• INSTRUCTIONS TO FOLLOW
Every line below must be reproduced exactly. Copy them all.

* START STORED DATA *

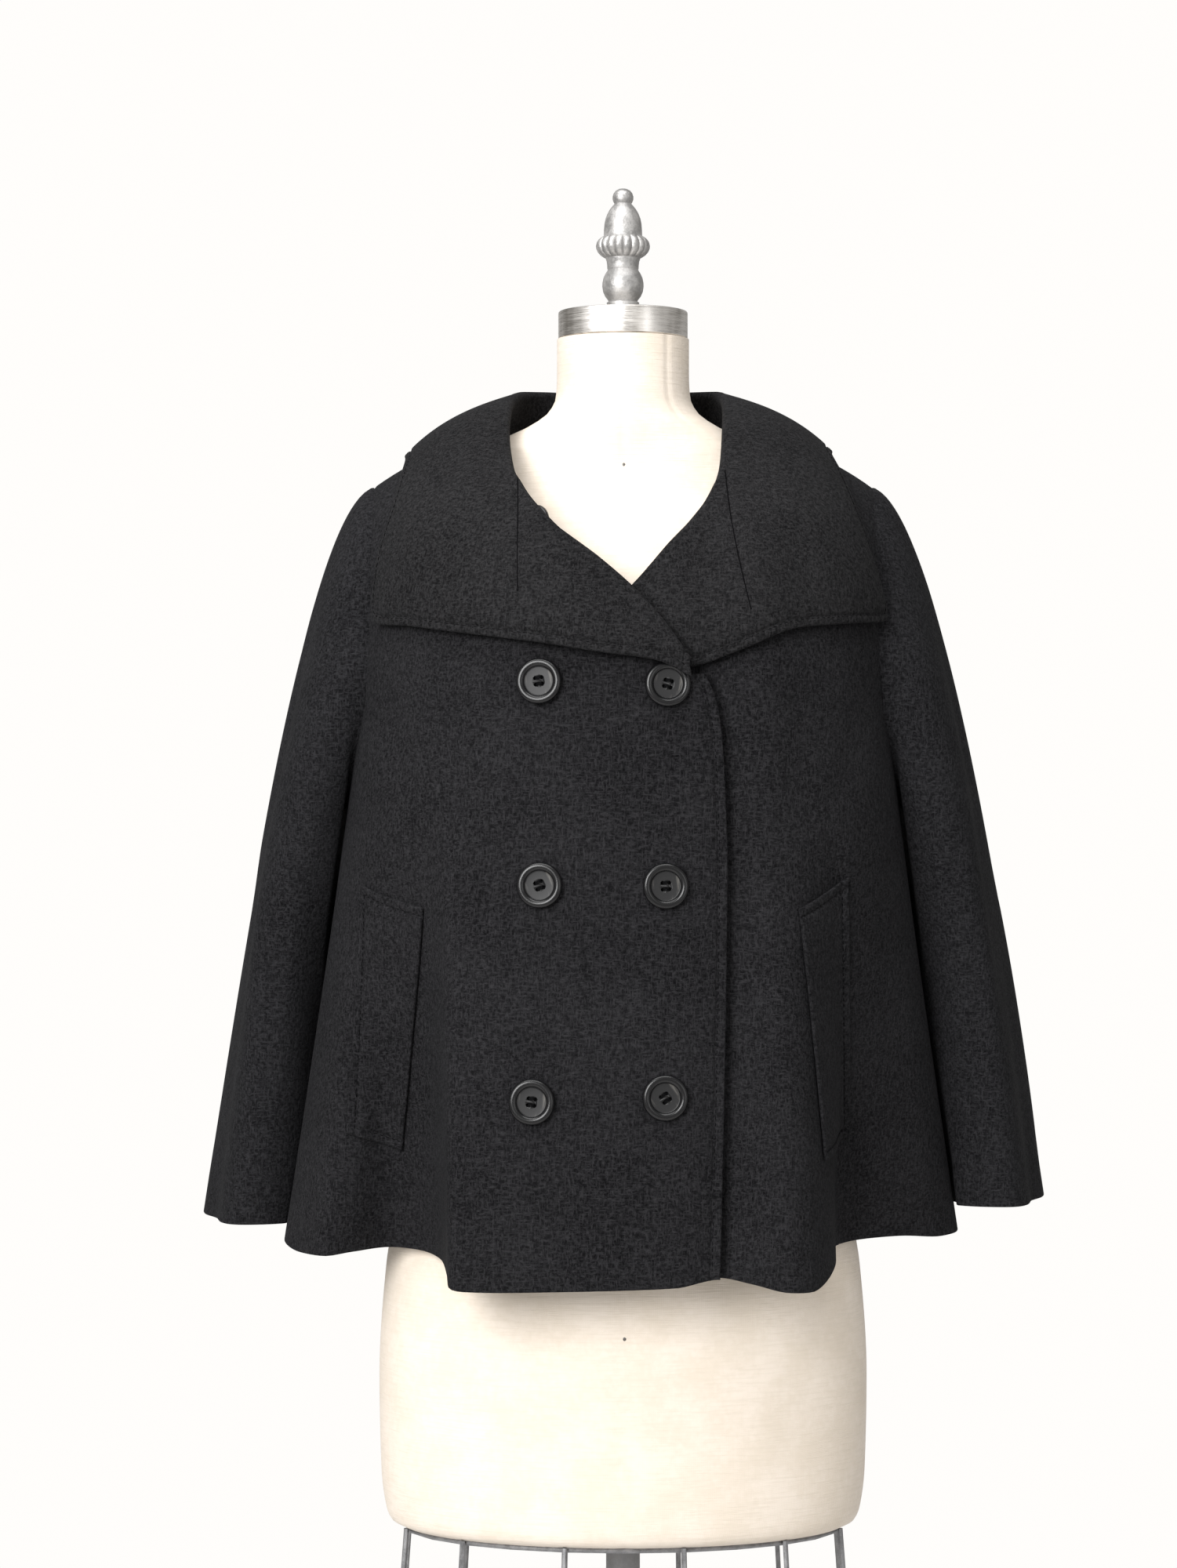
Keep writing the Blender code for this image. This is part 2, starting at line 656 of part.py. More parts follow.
def build_sleeve(name, side, cuff_x, cuff_y, half_x, half_y, cuff_z, cloth):
    """A bell sleeve from the armhole down to its open cuff"""
    lines = []
    for k in range(SLEEVE_AROUND):
        turn = k / SLEEVE_AROUND
        down = 1 - abs(1 - 2 * turn)
        back = turn > 0.5
        angle, z = ARMHOLE_LINE(down * (len(ARMHOLE) - 1))
        start = skin(side * (180 - angle if back else angle), z)
        start[0] += side * SLEEVE_SEAM
        tilt = math.radians(90) * down**1.5
        leave = np.array((side * math.cos(tilt), 0.0, -math.sin(tilt)))
        ledge = start + leave * SLEEVE_LEDGE
        around = 2 * math.pi * turn
        cuff = np.array((side * (cuff_x + half_x * math.cos(around)),
                         cuff_y - half_y * math.sin(around), cuff_z))
        handle = SLEEVE_HANDLE[0] * (1 - down) + SLEEVE_HANDLE[1] * down
        hang = SLEEVE_HANG[0] * (1 - down) + SLEEVE_HANG[1] * down
        first = ledge + leave * handle + np.array((0, 0, -SLEEVE_SAG * (1 - down)))
        last = cuff + np.array((-side * SLEEVE_BOW * (1 - down),
                                (start[1] - cuff[1]) * SLEEVE_KEEPS_Y, hang))
        line = [bezier(ledge, first, last, cuff, t / 40) for t in range(41)]
        rows = list(along(line, [(r / (SLEEVE_ROWS - 1)) ** 1.15 for r in range(SLEEVE_ROWS)]))
        outward = np.array((side * math.cos(around), -math.sin(around), 0.0))
        for r, place in enumerate(rows):
            grown = (r / (SLEEVE_ROWS - 1)) ** 1.2
            for centre, width, depth in SLEEVE_FOLDS:
                away = (turn - centre + 0.5) % 1.0 - 0.5
                place += outward * depth * grown * math.exp(-(away / width) ** 2)
        rows = [clear_of_body(place, side) for place in rows]
        lines.append([start] + rows)
    return sheet(name, lines, CLOTH, 0.0, cloth, wrap=True)


# Collar

def collar_section(table, side, row, under):
    """The collar's under face at one station: up the stand, over the crest, down the fall"""
    crest_out, crest_y, crest_z, edge_out, edge_y, edge_z, lift = table(row)
    neck = neck_place(row)
    crest = np.array((crest_out, crest_y, crest_z))
    edge = on_dome((edge_out, edge_y, edge_z), lift)
    neck_out = neck - CHEST_MIDDLE
    neck_out /= np.linalg.norm(neck_out)
    up = crest - neck
    up /= np.linalg.norm(up)
    outward = edge - crest
    outward -= up * np.dot(outward, up)
    outward += neck_out * COLLAR_OPENNESS
    outward -= up * np.dot(outward, up)
    outward /= np.linalg.norm(outward)
    turn = crest - up * COLLAR_CLOTH
    base = neck + up * STAND_GAP
    stand_top = turn - up * COLLAR_TURN - outward * COLLAR_TURN
    fall_top = turn - up * COLLAR_TURN + outward * COLLAR_TURN
    section = [base, (base + stand_top) / 2, stand_top, turn, fall_top]
    start_lift = np.linalg.norm(fall_top - CHEST_MIDDLE) - dome_reach_of(fall_top)
    end_lift = np.linalg.norm(edge - CHEST_MIDDLE) - dome_reach_of(edge)
    bulge = COLLAR_BULGE * min(np.linalg.norm(edge - crest) / COLLAR_FULL_FALL, 1.0) ** 2
    for step in COLLAR_FALL_STEPS:
        guess = fall_top + (edge - fall_top) * step
        raised = start_lift + (end_lift - start_lift) * step
        raised += bulge * 4 * step * (1 - step)
        section.append(on_dome(guess, raised))
    section = [np.array(place) for place in section]
    for place in section:
        if under and place[1] < 0:
            place[1] += drop(place[0], place[2])
        place[0] *= side
    return section


def dome_reach_of(place):
    direction = place - CHEST_MIDDLE
    return dome_reach(direction / np.linalg.norm(direction))


def build_collar(name, side, rows, under, cloth):
    table = fair(range(len(rows)), rows)
    lines = [collar_section(table, side, row, under)
             for row in between(0, len(rows) - 1, COLLAR_STATIONS)]
    lines.append([place.copy() for place in lines[-1]])
    for line, out in ((lines[-2], COLLAR_BACK_STEP), (lines[-1], SEAM / 2)):
        for place in line:
            place[0] = side * out
    return sheet(name, lines, 0.0, COLLAR_CLOTH, cloth)


# Pieces on the fronts

def face_normal(face, angle, z):
    """The outward direction of a body face"""
    step = 0.5
    across = face(angle + step, z) - face(angle - step, z)
    upward = face(angle, z + 0.002) - face(angle, z - 0.002)
    normal = np.cross(across, upward)
    return normal / np.linalg.norm(normal)


def find_angle(face, x, z):
    """The girth angle at which a face reaches a place across, near the middle of the front"""
    low, high = -BUTTON_ANGLES, BUTTON_ANGLES
    for _ in range(40):
        middle = (low + high) / 2
        if face(middle, z)[0] < x:
            low = middle
        else:
            high = middle
    return (low + high) / 2


def build_welt(side_name, corners, face, front, cloth):
    side = SIDES[side_name]
    top_in, top_in_z, top_out, top_out_z, low_out, low_out_z, low_in, low_in_z = corners
    front_faces = BVHTree.FromPolygons([v.co for v in front.data.vertices],
                                       [p.vertices for p in front.data.polygons])

    def on_front(u, v):
        """The place on the front's own faces, part u of the way across and v of the way down"""
        angle = ((top_in * (1 - u) + top_out * u) * (1 - v)
                 + (low_in * (1 - u) + low_out * u) * v) * side
        z = ((top_in_z * (1 - u) + top_out_z * u) * (1 - v)
             + (low_in_z * (1 - u) + low_out_z * u) * v)
        normal = face_normal(face, angle, z)
        ahead = Vector(face(angle, z) + normal * WELT_PROBE)
        return np.array(front_faces.ray_cast(ahead, Vector(-normal))[0]), normal

    lines = []
    normals = []
    for i in range(WELT_ACROSS + 1):
        found = [on_front(i / WELT_ACROSS, j / WELT_DOWN) for j in range(WELT_DOWN + 1)]
        lines.append([place + normal * WELT_GAP for place, normal in found])
        normals.append([normal for _, normal in found])
    for i in range(WELT_ACROSS):
        for j in range(WELT_DOWN):
            corners_of_cell = ((i, j), (i + 1, j), (i, j + 1), (i + 1, j + 1))
            short = 0.0
            for a in (0.25, 0.5, 0.75):
                for b in (0.25, 0.5, 0.75):
                    place, normal = on_front((i + a) / WELT_ACROSS, (j + b) / WELT_DOWN)
                    weights = ((1 - a) * (1 - b), a * (1 - b), (1 - a) * b, a * b)
                    flat = sum(w * lines[m][n] for w, (m, n) in zip(weights, corners_of_cell))
                    short = max(short, WELT_GAP - float(np.dot(flat - place, normal)))
            for m, n in corners_of_cell:
                lines[m][n] = lines[m][n] + normals[m][n] * short
    return sheet("coat_welt_" + side_name, lines, 0.0, WELT_CLOTH, cloth)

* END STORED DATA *

• THE COMPLETED TASK
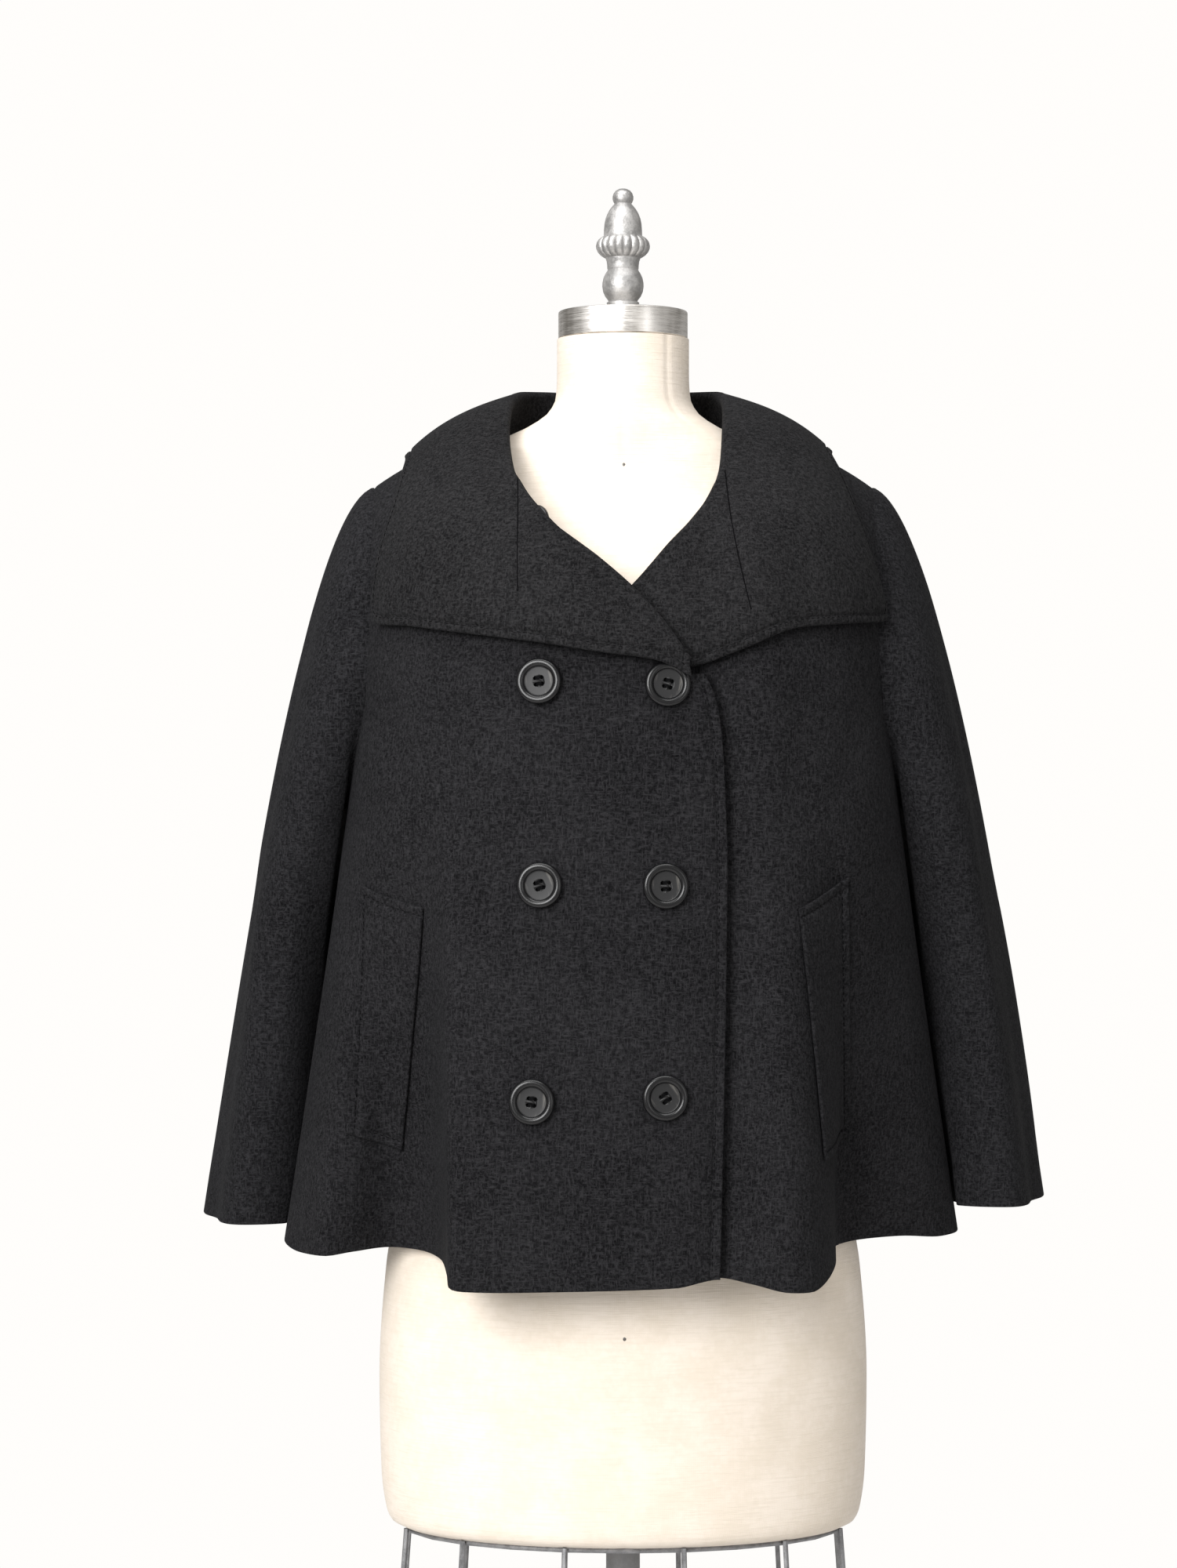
Keep writing the Blender code for this image. This is part 2, starting at line 656 of part.py. More parts follow.
def build_sleeve(name, side, cuff_x, cuff_y, half_x, half_y, cuff_z, cloth):
    """A bell sleeve from the armhole down to its open cuff"""
    lines = []
    for k in range(SLEEVE_AROUND):
        turn = k / SLEEVE_AROUND
        down = 1 - abs(1 - 2 * turn)
        back = turn > 0.5
        angle, z = ARMHOLE_LINE(down * (len(ARMHOLE) - 1))
        start = skin(side * (180 - angle if back else angle), z)
        start[0] += side * SLEEVE_SEAM
        tilt = math.radians(90) * down**1.5
        leave = np.array((side * math.cos(tilt), 0.0, -math.sin(tilt)))
        ledge = start + leave * SLEEVE_LEDGE
        around = 2 * math.pi * turn
        cuff = np.array((side * (cuff_x + half_x * math.cos(around)),
                         cuff_y - half_y * math.sin(around), cuff_z))
        handle = SLEEVE_HANDLE[0] * (1 - down) + SLEEVE_HANDLE[1] * down
        hang = SLEEVE_HANG[0] * (1 - down) + SLEEVE_HANG[1] * down
        first = ledge + leave * handle + np.array((0, 0, -SLEEVE_SAG * (1 - down)))
        last = cuff + np.array((-side * SLEEVE_BOW * (1 - down),
                                (start[1] - cuff[1]) * SLEEVE_KEEPS_Y, hang))
        line = [bezier(ledge, first, last, cuff, t / 40) for t in range(41)]
        rows = list(along(line, [(r / (SLEEVE_ROWS - 1)) ** 1.15 for r in range(SLEEVE_ROWS)]))
        outward = np.array((side * math.cos(around), -math.sin(around), 0.0))
        for r, place in enumerate(rows):
            grown = (r / (SLEEVE_ROWS - 1)) ** 1.2
            for centre, width, depth in SLEEVE_FOLDS:
                away = (turn - centre + 0.5) % 1.0 - 0.5
                place += outward * depth * grown * math.exp(-(away / width) ** 2)
        rows = [clear_of_body(place, side) for place in rows]
        lines.append([start] + rows)
    return sheet(name, lines, CLOTH, 0.0, cloth, wrap=True)


# Collar

def collar_section(table, side, row, under):
    """The collar's under face at one station: up the stand, over the crest, down the fall"""
    crest_out, crest_y, crest_z, edge_out, edge_y, edge_z, lift = table(row)
    neck = neck_place(row)
    crest = np.array((crest_out, crest_y, crest_z))
    edge = on_dome((edge_out, edge_y, edge_z), lift)
    neck_out = neck - CHEST_MIDDLE
    neck_out /= np.linalg.norm(neck_out)
    up = crest - neck
    up /= np.linalg.norm(up)
    outward = edge - crest
    outward -= up * np.dot(outward, up)
    outward += neck_out * COLLAR_OPENNESS
    outward -= up * np.dot(outward, up)
    outward /= np.linalg.norm(outward)
    turn = crest - up * COLLAR_CLOTH
    base = neck + up * STAND_GAP
    stand_top = turn - up * COLLAR_TURN - outward * COLLAR_TURN
    fall_top = turn - up * COLLAR_TURN + outward * COLLAR_TURN
    section = [base, (base + stand_top) / 2, stand_top, turn, fall_top]
    start_lift = np.linalg.norm(fall_top - CHEST_MIDDLE) - dome_reach_of(fall_top)
    end_lift = np.linalg.norm(edge - CHEST_MIDDLE) - dome_reach_of(edge)
    bulge = COLLAR_BULGE * min(np.linalg.norm(edge - crest) / COLLAR_FULL_FALL, 1.0) ** 2
    for step in COLLAR_FALL_STEPS:
        guess = fall_top + (edge - fall_top) * step
        raised = start_lift + (end_lift - start_lift) * step
        raised += bulge * 4 * step * (1 - step)
        section.append(on_dome(guess, raised))
    section = [np.array(place) for place in section]
    for place in section:
        if under and place[1] < 0:
            place[1] += drop(place[0], place[2])
        place[0] *= side
    return section


def dome_reach_of(place):
    direction = place - CHEST_MIDDLE
    return dome_reach(direction / np.linalg.norm(direction))


def build_collar(name, side, rows, under, cloth):
    table = fair(range(len(rows)), rows)
    lines = [collar_section(table, side, row, under)
             for row in between(0, len(rows) - 1, COLLAR_STATIONS)]
    lines.append([place.copy() for place in lines[-1]])
    for line, out in ((lines[-2], COLLAR_BACK_STEP), (lines[-1], SEAM / 2)):
        for place in line:
            place[0] = side * out
    return sheet(name, lines, 0.0, COLLAR_CLOTH, cloth)


# Pieces on the fronts

def face_normal(face, angle, z):
    """The outward direction of a body face"""
    step = 0.5
    across = face(angle + step, z) - face(angle - step, z)
    upward = face(angle, z + 0.002) - face(angle, z - 0.002)
    normal = np.cross(across, upward)
    return normal / np.linalg.norm(normal)


def find_angle(face, x, z):
    """The girth angle at which a face reaches a place across, near the middle of the front"""
    low, high = -BUTTON_ANGLES, BUTTON_ANGLES
    for _ in range(40):
        middle = (low + high) / 2
        if face(middle, z)[0] < x:
            low = middle
        else:
            high = middle
    return (low + high) / 2


def build_welt(side_name, corners, face, front, cloth):
    side = SIDES[side_name]
    top_in, top_in_z, top_out, top_out_z, low_out, low_out_z, low_in, low_in_z = corners
    front_faces = BVHTree.FromPolygons([v.co for v in front.data.vertices],
                                       [p.vertices for p in front.data.polygons])

    def on_front(u, v):
        """The place on the front's own faces, part u of the way across and v of the way down"""
        angle = ((top_in * (1 - u) + top_out * u) * (1 - v)
                 + (low_in * (1 - u) + low_out * u) * v) * side
        z = ((top_in_z * (1 - u) + top_out_z * u) * (1 - v)
             + (low_in_z * (1 - u) + low_out_z * u) * v)
        normal = face_normal(face, angle, z)
        ahead = Vector(face(angle, z) + normal * WELT_PROBE)
        return np.array(front_faces.ray_cast(ahead, Vector(-normal))[0]), normal

    lines = []
    normals = []
    for i in range(WELT_ACROSS + 1):
        found = [on_front(i / WELT_ACROSS, j / WELT_DOWN) for j in range(WELT_DOWN + 1)]
        lines.append([place + normal * WELT_GAP for place, normal in found])
        normals.append([normal for _, normal in found])
    for i in range(WELT_ACROSS):
        for j in range(WELT_DOWN):
            corners_of_cell = ((i, j), (i + 1, j), (i, j + 1), (i + 1, j + 1))
            short = 0.0
            for a in (0.25, 0.5, 0.75):
                for b in (0.25, 0.5, 0.75):
                    place, normal = on_front((i + a) / WELT_ACROSS, (j + b) / WELT_DOWN)
                    weights = ((1 - a) * (1 - b), a * (1 - b), (1 - a) * b, a * b)
                    flat = sum(w * lines[m][n] for w, (m, n) in zip(weights, corners_of_cell))
                    short = max(short, WELT_GAP - float(np.dot(flat - place, normal)))
            for m, n in corners_of_cell:
                lines[m][n] = lines[m][n] + normals[m][n] * short
    return sheet("coat_welt_" + side_name, lines, 0.0, WELT_CLOTH, cloth)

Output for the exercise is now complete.